Copy out, unchanged, every line from the start of the records to the line that contains "lip_bore = 43; // [42:0.1:43.4]", and stop there.

◆ **Object modeling scripts**:
#####

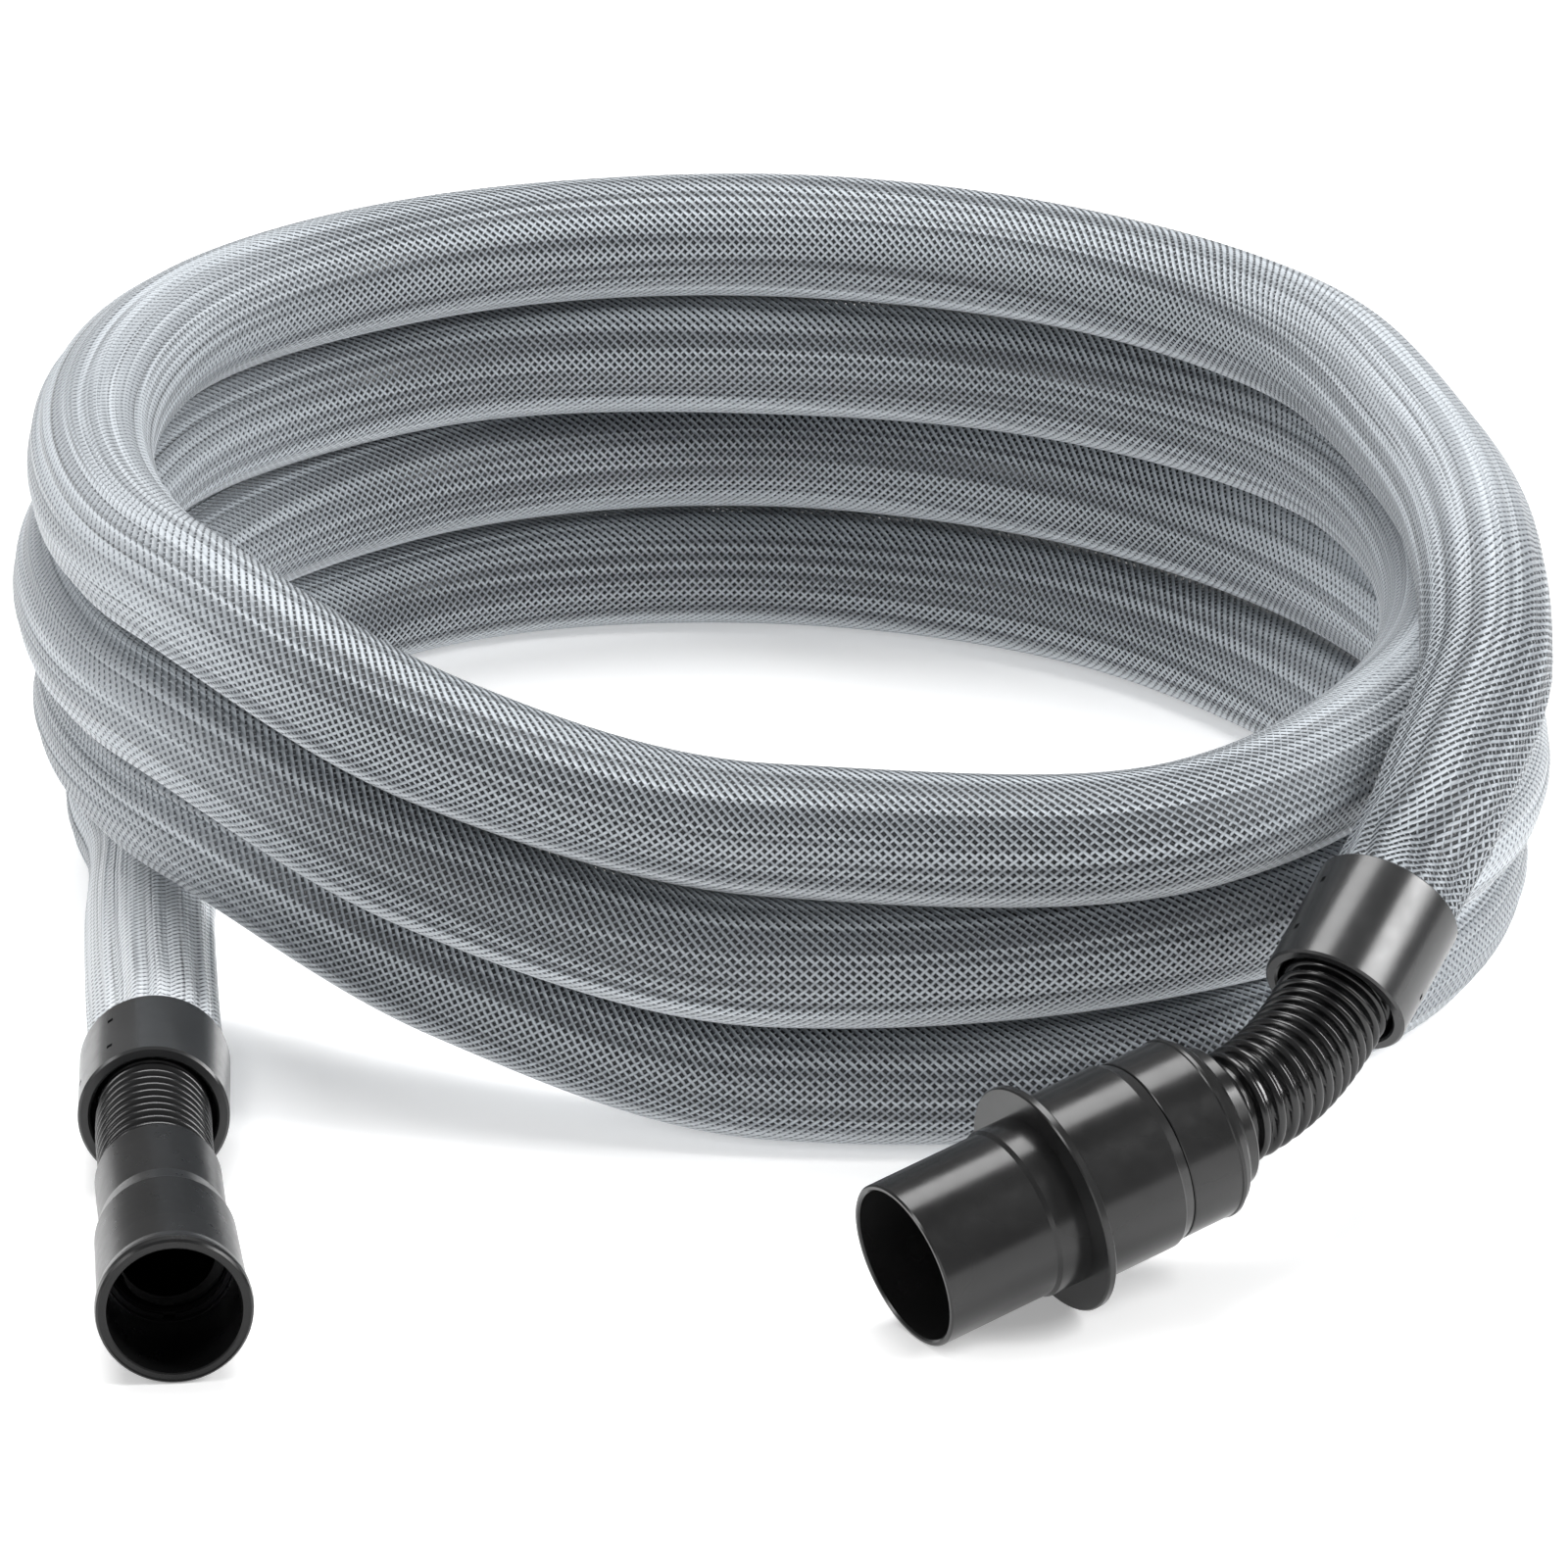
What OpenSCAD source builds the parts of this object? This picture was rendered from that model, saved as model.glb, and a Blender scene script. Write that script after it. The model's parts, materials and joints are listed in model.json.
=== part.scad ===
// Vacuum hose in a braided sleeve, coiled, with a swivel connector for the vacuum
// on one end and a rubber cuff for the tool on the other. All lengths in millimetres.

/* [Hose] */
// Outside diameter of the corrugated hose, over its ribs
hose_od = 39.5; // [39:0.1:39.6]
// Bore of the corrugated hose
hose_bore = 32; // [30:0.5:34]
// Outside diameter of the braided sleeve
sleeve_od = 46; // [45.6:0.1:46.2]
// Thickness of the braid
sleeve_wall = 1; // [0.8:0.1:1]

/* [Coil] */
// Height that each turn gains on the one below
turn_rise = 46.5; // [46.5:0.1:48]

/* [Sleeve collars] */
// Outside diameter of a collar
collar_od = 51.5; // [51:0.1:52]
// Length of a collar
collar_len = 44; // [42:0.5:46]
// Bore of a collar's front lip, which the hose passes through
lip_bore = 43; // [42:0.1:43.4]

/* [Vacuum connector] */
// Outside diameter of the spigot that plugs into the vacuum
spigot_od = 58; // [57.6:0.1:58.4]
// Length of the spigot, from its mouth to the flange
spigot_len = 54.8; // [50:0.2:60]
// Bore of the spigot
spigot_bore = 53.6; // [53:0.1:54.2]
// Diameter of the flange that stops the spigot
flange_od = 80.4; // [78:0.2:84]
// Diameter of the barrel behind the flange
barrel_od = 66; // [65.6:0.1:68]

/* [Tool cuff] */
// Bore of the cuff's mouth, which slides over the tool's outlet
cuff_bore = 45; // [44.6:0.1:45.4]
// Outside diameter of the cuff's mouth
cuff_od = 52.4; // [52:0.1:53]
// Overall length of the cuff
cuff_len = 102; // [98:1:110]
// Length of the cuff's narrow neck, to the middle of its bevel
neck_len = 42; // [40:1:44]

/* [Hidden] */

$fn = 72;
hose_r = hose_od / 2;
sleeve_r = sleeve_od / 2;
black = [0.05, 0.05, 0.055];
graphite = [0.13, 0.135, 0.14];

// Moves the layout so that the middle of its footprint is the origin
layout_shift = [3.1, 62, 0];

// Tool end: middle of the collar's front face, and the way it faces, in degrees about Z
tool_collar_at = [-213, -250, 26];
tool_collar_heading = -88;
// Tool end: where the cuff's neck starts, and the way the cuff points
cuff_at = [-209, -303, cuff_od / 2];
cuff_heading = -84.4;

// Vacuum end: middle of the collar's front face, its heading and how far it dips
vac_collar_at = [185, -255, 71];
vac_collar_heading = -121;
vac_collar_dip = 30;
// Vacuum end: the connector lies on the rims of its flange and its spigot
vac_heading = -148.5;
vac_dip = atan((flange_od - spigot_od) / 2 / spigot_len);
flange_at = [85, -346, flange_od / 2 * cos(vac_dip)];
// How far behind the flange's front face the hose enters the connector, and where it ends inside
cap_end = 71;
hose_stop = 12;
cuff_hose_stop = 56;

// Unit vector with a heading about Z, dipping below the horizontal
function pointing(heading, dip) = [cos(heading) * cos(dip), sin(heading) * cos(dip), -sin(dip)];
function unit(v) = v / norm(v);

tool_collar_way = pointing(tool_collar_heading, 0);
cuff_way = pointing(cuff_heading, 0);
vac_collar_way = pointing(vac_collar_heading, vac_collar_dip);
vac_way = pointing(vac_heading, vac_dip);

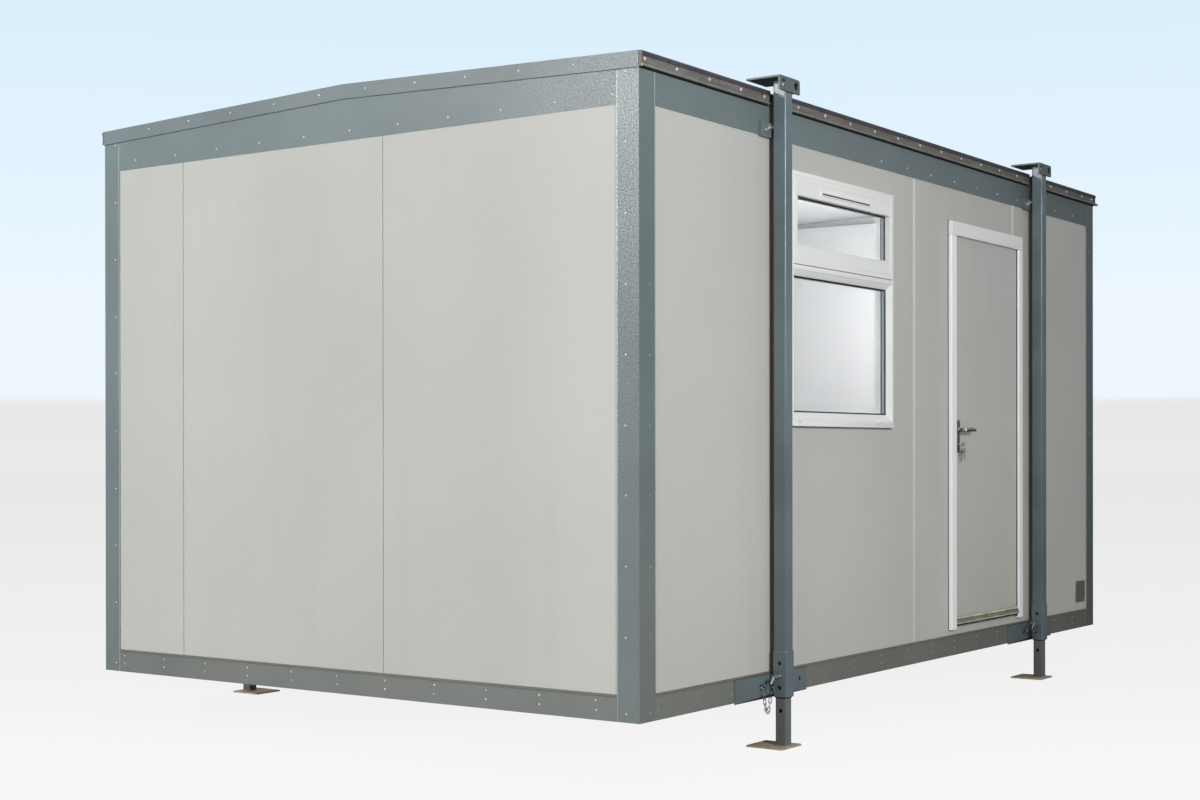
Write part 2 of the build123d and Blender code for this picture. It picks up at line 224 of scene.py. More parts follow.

#####

◆ **Task output**:
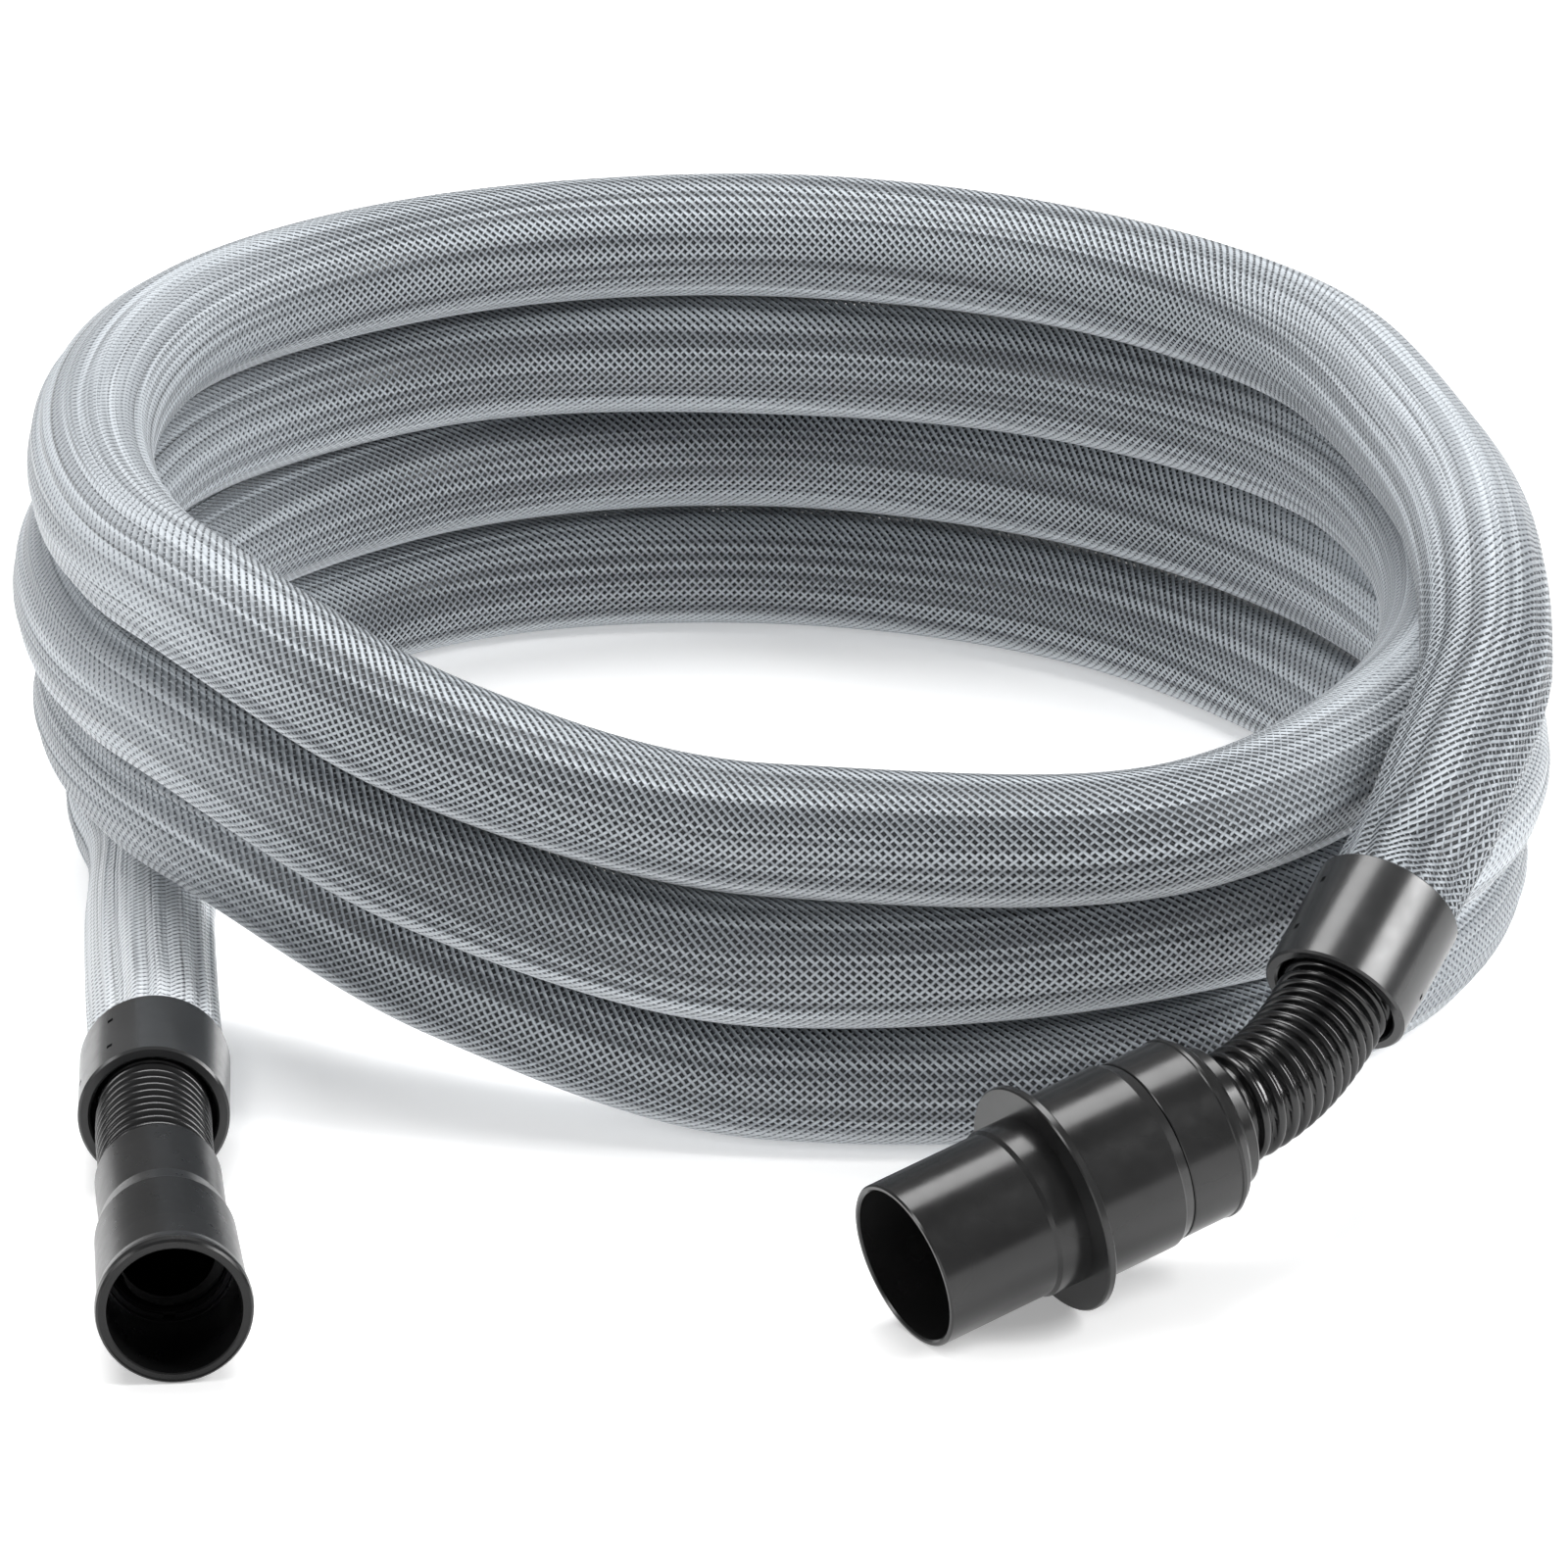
What OpenSCAD source builds the parts of this object? This picture was rendered from that model, saved as model.glb, and a Blender scene script. Write that script after it. The model's parts, materials and joints are listed in model.json.
=== part.scad ===
// Vacuum hose in a braided sleeve, coiled, with a swivel connector for the vacuum
// on one end and a rubber cuff for the tool on the other. All lengths in millimetres.

/* [Hose] */
// Outside diameter of the corrugated hose, over its ribs
hose_od = 39.5; // [39:0.1:39.6]
// Bore of the corrugated hose
hose_bore = 32; // [30:0.5:34]
// Outside diameter of the braided sleeve
sleeve_od = 46; // [45.6:0.1:46.2]
// Thickness of the braid
sleeve_wall = 1; // [0.8:0.1:1]

/* [Coil] */
// Height that each turn gains on the one below
turn_rise = 46.5; // [46.5:0.1:48]

/* [Sleeve collars] */
// Outside diameter of a collar
collar_od = 51.5; // [51:0.1:52]
// Length of a collar
collar_len = 44; // [42:0.5:46]
// Bore of a collar's front lip, which the hose passes through
lip_bore = 43; // [42:0.1:43.4]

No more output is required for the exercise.